4. Yoghurt or plain custard
When buying yoghurt from the supermarket, try to look for a product that does not contain artificial additives or fake colours. Also choose full fat and low – no sugar varieties for a more nutritional option. You can also make your own yoghurt. Custard is another thing that is great made from scratch, very easy if you have a Thermomix.
Chocolate Custard (TMX) – Depending on how strict your kindy/ school is, this may be a good one for afternoon tea.
Lemony Coconut Custard – This has non TMX instructions too.
Thick Yoghurt Recipe (TMX) – This page has a few links to other yoghurt recipes and has ideas for flavouring.
5. Crackers/ Veggie sticks with dip and/ or cheese
When using store bought, look for additive free brands where possible. I usually go for plain SAKATAs for the lunchbox.
Avocado and Coconut yoghurt with Pumpkin Tortilla Crackers
Roast pumpkin and sweet potato dip – chop veggies and coat in coconut oil and a sprinkle of salt. Bake until well cooked, mash with a fork or blend in TMX (Approx Speed 5 depending on how chunky you like it)
6. Frittatas and Veggie Muffin
7. Boiled eggs
8. Sandwiches/ wraps –
Curried egg – 6 hardboiled eggs, 1 TBS mayonnaise, 2 tsp curry powder, pinch of salt. Add lettuce if desired.
Grated carrot and nut butter – sunflower seed butter if nut free.
Leftover roast meat (lamb, beef, pork, chicken) shredded in themomix.
Cheese and sweet mustard pickles.
9. Mini Pizzas
Yoghurt Pizza dough – 500g spelt flour, 250g yoghurt, pinch of salt. Mix together in a bowl until dough is formed. Thermomix: 30-40 seconds, speed 5. Add a dash of water if required. Top and bake in a moderate oven for around 20 minutes.
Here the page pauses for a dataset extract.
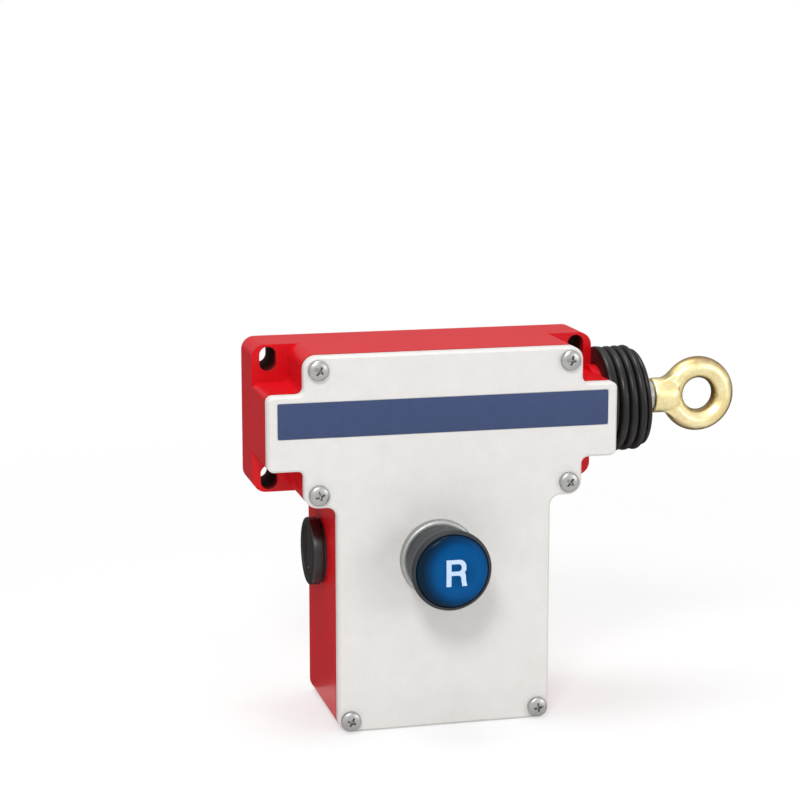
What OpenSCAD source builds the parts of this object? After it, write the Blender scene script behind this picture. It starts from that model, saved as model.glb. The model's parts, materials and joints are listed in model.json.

You can keep these as basic or as elaborate as you like. My son likes Quirky Cooking’s ketchup, shredded spinach, thinly sliced leftover meat or sausages and cheese. I sprinkle a few pepitas on top too.
10. Leftovers from dinner
You can send leftovers in a thermos or reheatable container if food can be kept in fridge and reheated by an adult. This is a great option as it means no food goes to waste and your child will have a highly nutritious lunch.
If your child has access to a fridge to store their lunch, a smoothie could be a great way to fill their belly and boost their nutrient intake for the day. Avoid nut milks for these and store in a leakproof jar or container as it will need a good shake before they drink it. If you’d like to send a straw along with it opt for a paper straw or a reusable one like these.
A nice, simple combination is milk (or coconut milk), banana, honey, yoghurt. I usually throw in ice when I’m blending, even if it isnt being consumed straight away so that the smoothie blends well at the start.
If you prefer things green then you could use this handy infographic.
12. Sausage Rolls and Meatballs
Plain popped or Coconut Caramel Popcorn (omit the nuts)
14. Roasted Chickpeas
Dairy free spelt scones (TMX Quirky Cooking)
Quick and easy pancakes (TMX – Just make small and use as pikelets)
18. Rice Paper Rolls
19. Pizza scrolls
20. Dried Fruit/ Nut free trail mix
You can dry your own if you own a dehydrator or it can be done in the oven on a very low setting. If you’re buying dried fruit try to go for sulphur/ preservative free varieties.
21. Fresh fruit
The list is endless. It is a good idea to cut it up and squeeze a little lime juice over it so it doesn’t go brown. You can chop bananas up ahead of time, just leave the skin on.
I hope you all enjoy this last term and enjoy the time of celebration. Also, there are only 11 Fridays until Christmas! Eeek!